DESCRIPTION OF THE TASK >>
Write out the listing in full, matching it word for word.
BEGIN
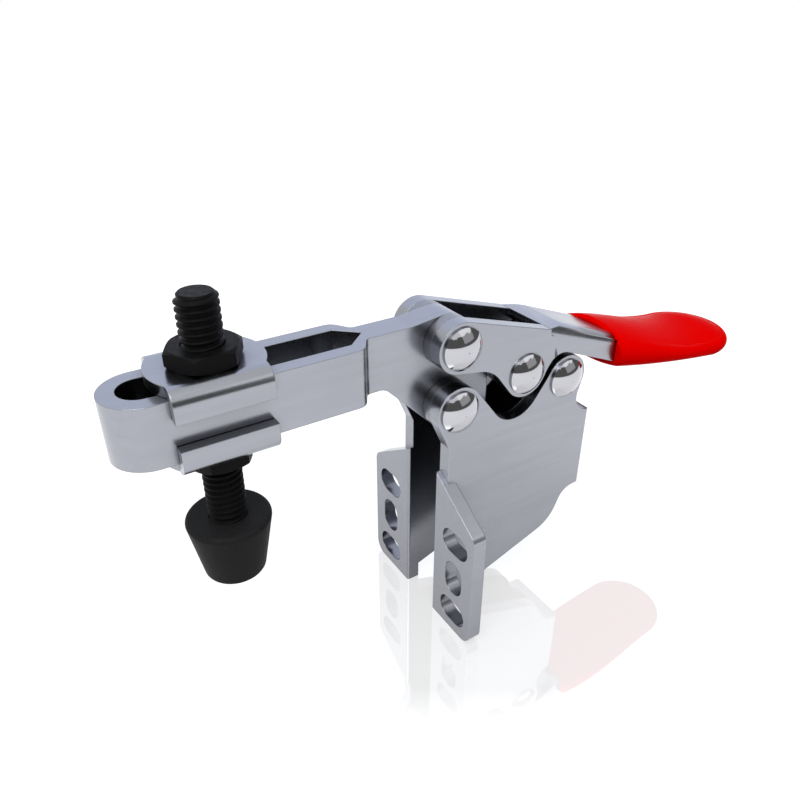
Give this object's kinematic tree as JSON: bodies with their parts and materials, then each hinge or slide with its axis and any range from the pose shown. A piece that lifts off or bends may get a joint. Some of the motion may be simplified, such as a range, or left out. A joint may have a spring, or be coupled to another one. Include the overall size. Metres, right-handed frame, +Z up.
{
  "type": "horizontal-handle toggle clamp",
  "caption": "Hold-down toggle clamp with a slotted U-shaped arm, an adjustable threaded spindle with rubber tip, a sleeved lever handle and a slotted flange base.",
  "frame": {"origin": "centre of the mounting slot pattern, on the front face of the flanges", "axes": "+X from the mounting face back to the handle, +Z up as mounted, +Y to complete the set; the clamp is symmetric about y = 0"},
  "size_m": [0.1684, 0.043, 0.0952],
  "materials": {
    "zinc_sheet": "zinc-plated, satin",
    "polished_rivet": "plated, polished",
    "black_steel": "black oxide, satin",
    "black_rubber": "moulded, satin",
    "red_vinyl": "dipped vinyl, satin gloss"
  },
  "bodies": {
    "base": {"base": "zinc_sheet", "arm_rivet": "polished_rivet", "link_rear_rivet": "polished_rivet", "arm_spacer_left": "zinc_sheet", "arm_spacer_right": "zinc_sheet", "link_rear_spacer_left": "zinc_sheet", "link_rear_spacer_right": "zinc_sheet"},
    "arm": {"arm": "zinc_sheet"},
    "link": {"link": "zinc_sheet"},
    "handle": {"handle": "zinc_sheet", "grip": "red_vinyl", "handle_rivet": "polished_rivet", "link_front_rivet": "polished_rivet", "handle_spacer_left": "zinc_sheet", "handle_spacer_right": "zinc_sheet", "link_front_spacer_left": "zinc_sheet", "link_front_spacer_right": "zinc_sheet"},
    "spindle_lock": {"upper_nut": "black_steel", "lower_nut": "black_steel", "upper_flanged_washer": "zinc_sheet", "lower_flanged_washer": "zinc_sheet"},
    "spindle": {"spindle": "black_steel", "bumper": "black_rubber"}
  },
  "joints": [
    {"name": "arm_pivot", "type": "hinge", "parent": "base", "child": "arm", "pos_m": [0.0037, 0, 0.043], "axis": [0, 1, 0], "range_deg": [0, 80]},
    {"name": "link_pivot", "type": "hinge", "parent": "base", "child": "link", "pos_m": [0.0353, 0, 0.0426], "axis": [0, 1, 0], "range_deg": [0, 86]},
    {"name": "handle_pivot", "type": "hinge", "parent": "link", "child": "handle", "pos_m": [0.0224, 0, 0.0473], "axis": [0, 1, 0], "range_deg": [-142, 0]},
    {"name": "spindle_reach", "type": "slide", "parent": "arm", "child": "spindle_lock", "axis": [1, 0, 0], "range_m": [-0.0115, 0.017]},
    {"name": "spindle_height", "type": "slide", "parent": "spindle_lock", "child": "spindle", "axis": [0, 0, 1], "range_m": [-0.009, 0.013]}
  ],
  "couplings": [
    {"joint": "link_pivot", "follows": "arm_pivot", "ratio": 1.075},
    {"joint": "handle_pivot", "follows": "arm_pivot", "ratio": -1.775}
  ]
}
END
EXPECTED ANSWER >>
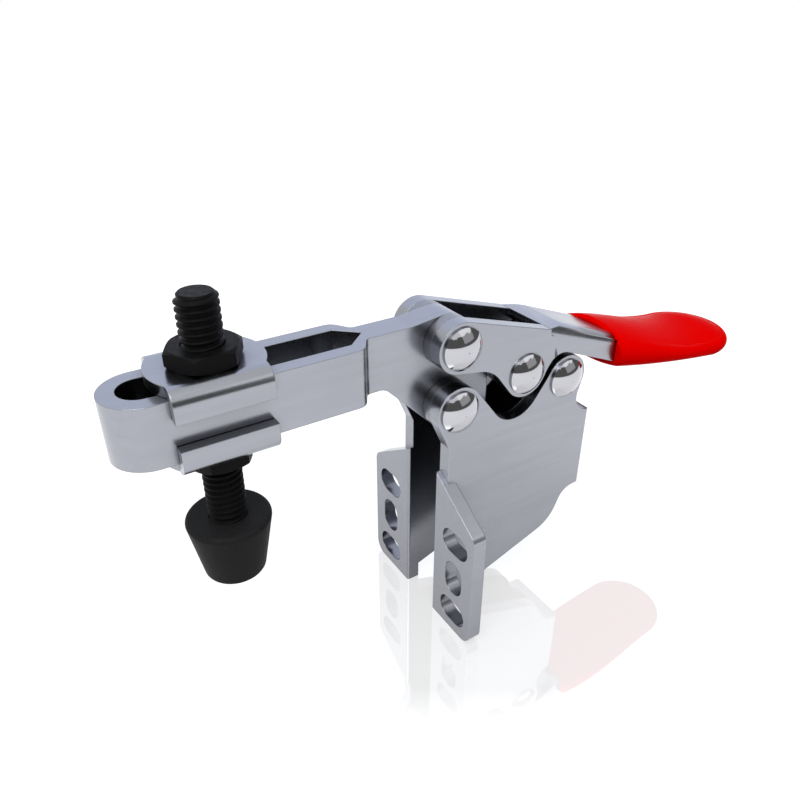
Give this object's kinematic tree as JSON: bodies with their parts and materials, then each hinge or slide with its axis and any range from the pose shown. A piece that lifts off or bends may get a joint. Some of the motion may be simplified, such as a range, or left out. A joint may have a spring, or be coupled to another one. Include the overall size. Metres, right-handed frame, +Z up.
{
  "type": "horizontal-handle toggle clamp",
  "caption": "Hold-down toggle clamp with a slotted U-shaped arm, an adjustable threaded spindle with rubber tip, a sleeved lever handle and a slotted flange base.",
  "frame": {"origin": "centre of the mounting slot pattern, on the front face of the flanges", "axes": "+X from the mounting face back to the handle, +Z up as mounted, +Y to complete the set; the clamp is symmetric about y = 0"},
  "size_m": [0.1684, 0.043, 0.0952],
  "materials": {
    "zinc_sheet": "zinc-plated, satin",
    "polished_rivet": "plated, polished",
    "black_steel": "black oxide, satin",
    "black_rubber": "moulded, satin",
    "red_vinyl": "dipped vinyl, satin gloss"
  },
  "bodies": {
    "base": {"base": "zinc_sheet", "arm_rivet": "polished_rivet", "link_rear_rivet": "polished_rivet", "arm_spacer_left": "zinc_sheet", "arm_spacer_right": "zinc_sheet", "link_rear_spacer_left": "zinc_sheet", "link_rear_spacer_right": "zinc_sheet"},
    "arm": {"arm": "zinc_sheet"},
    "link": {"link": "zinc_sheet"},
    "handle": {"handle": "zinc_sheet", "grip": "red_vinyl", "handle_rivet": "polished_rivet", "link_front_rivet": "polished_rivet", "handle_spacer_left": "zinc_sheet", "handle_spacer_right": "zinc_sheet", "link_front_spacer_left": "zinc_sheet", "link_front_spacer_right": "zinc_sheet"},
    "spindle_lock": {"upper_nut": "black_steel", "lower_nut": "black_steel", "upper_flanged_washer": "zinc_sheet", "lower_flanged_washer": "zinc_sheet"},
    "spindle": {"spindle": "black_steel", "bumper": "black_rubber"}
  },
  "joints": [
    {"name": "arm_pivot", "type": "hinge", "parent": "base", "child": "arm", "pos_m": [0.0037, 0, 0.043], "axis": [0, 1, 0], "range_deg": [0, 80]},
    {"name": "link_pivot", "type": "hinge", "parent": "base", "child": "link", "pos_m": [0.0353, 0, 0.0426], "axis": [0, 1, 0], "range_deg": [0, 86]},
    {"name": "handle_pivot", "type": "hinge", "parent": "link", "child": "handle", "pos_m": [0.0224, 0, 0.0473], "axis": [0, 1, 0], "range_deg": [-142, 0]},
    {"name": "spindle_reach", "type": "slide", "parent": "arm", "child": "spindle_lock", "axis": [1, 0, 0], "range_m": [-0.0115, 0.017]},
    {"name": "spindle_height", "type": "slide", "parent": "spindle_lock", "child": "spindle", "axis": [0, 0, 1], "range_m": [-0.009, 0.013]}
  ],
  "couplings": [
    {"joint": "link_pivot", "follows": "arm_pivot", "ratio": 1.075},
    {"joint": "handle_pivot", "follows": "arm_pivot", "ratio": -1.775}
  ]
}